Сто километров даже по ровной асфальтовой дороге пройти нелегко. Еще труднее их проплыть, да еще борясь с течением такой быстрой и большой горной реки, как Колыма. Чтобы не тратить лишних сил, люди плыли, придерживаясь берега: там слабее течение. В тихих заводях его вообще почти нет. А в некоторых случаях, в крутелях, встречаются даже и противотечения. Они плыли с короткими передышками для еды и отдыха весь долгий летний день, занимая по многу часов и у ночи. Единственное, что их отвлекало, — это пробы на золото. Но все трое так хорошо сработались, что тратили на промывку совсем немного времени. Выбрав подходящее место для закопушки, двое брались за кирку и лопату, быстро добирались до скального основания и наполняли лоток смесью щебня, гальки и песка. Присев на корточки у ручья, Игнатьев или Майоров быстро отмывали лоток, а потом, ссыпав на совок остаток тяжелого черного шлиха, просушивали его на уже разожженном костре. Затем все трое старательно гасили костер (старая таежная привычка, непреложный закон!) и трогались дальше.

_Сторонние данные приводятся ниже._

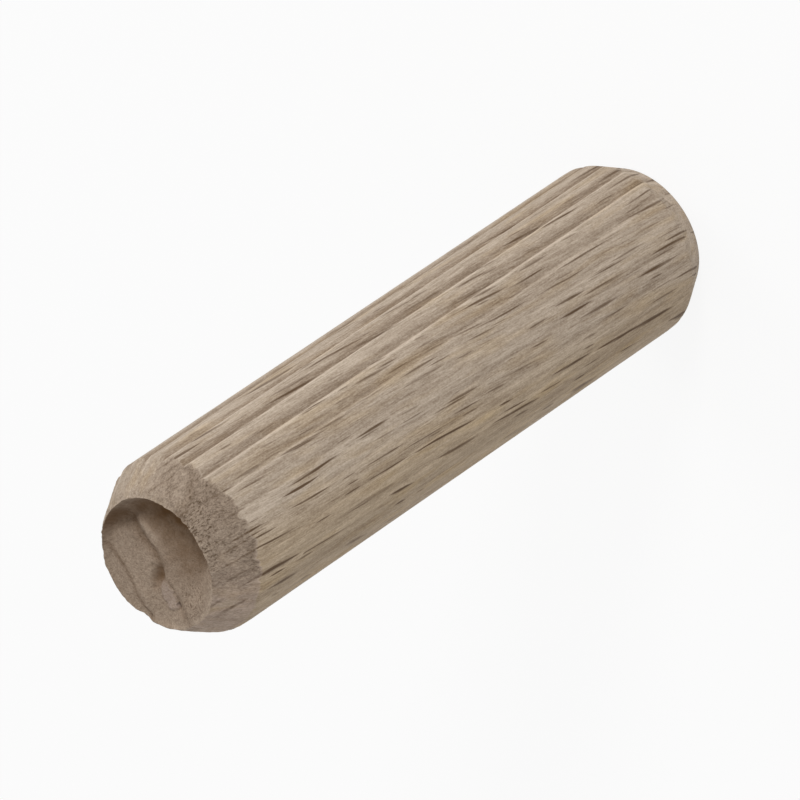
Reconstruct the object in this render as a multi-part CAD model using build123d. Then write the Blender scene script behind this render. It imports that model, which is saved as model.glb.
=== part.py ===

Всю вторую половину пути почти в каждой пробе обнаруживались знаки золота. Во всех случаях содержание его было еще очень далеким от промышленного, но принципиальная золотоносность все же устанавливалась. Всем своим существом Цареградский чувствовал, что, избрав этот метод поисков, они с Билибиным находятся на правильном пути и что неизбежно придет день, когда все контуры золотоносного пояса Колымы будут замкнуты!
В одну светлую ночь начала июля маленькие лодочки, вынырнув из-за очередного поворота реки, оказались перед устьем Среднекана. Еще полчаса ходу, и утомленные путешественники завели свою флотилию в светлые воды уже казавшейся им родной реки и вытащили лодки на берег. На берегу их встретили несколько старателей Союззолота, которые поджидали здесь сплавлявшийся с Бахапчи груз. Оказывается, Раковский вернулся на Среднекан два дня назад, и его палатка разбита в нескольких километрах от устья. Билибин еще не возвращался.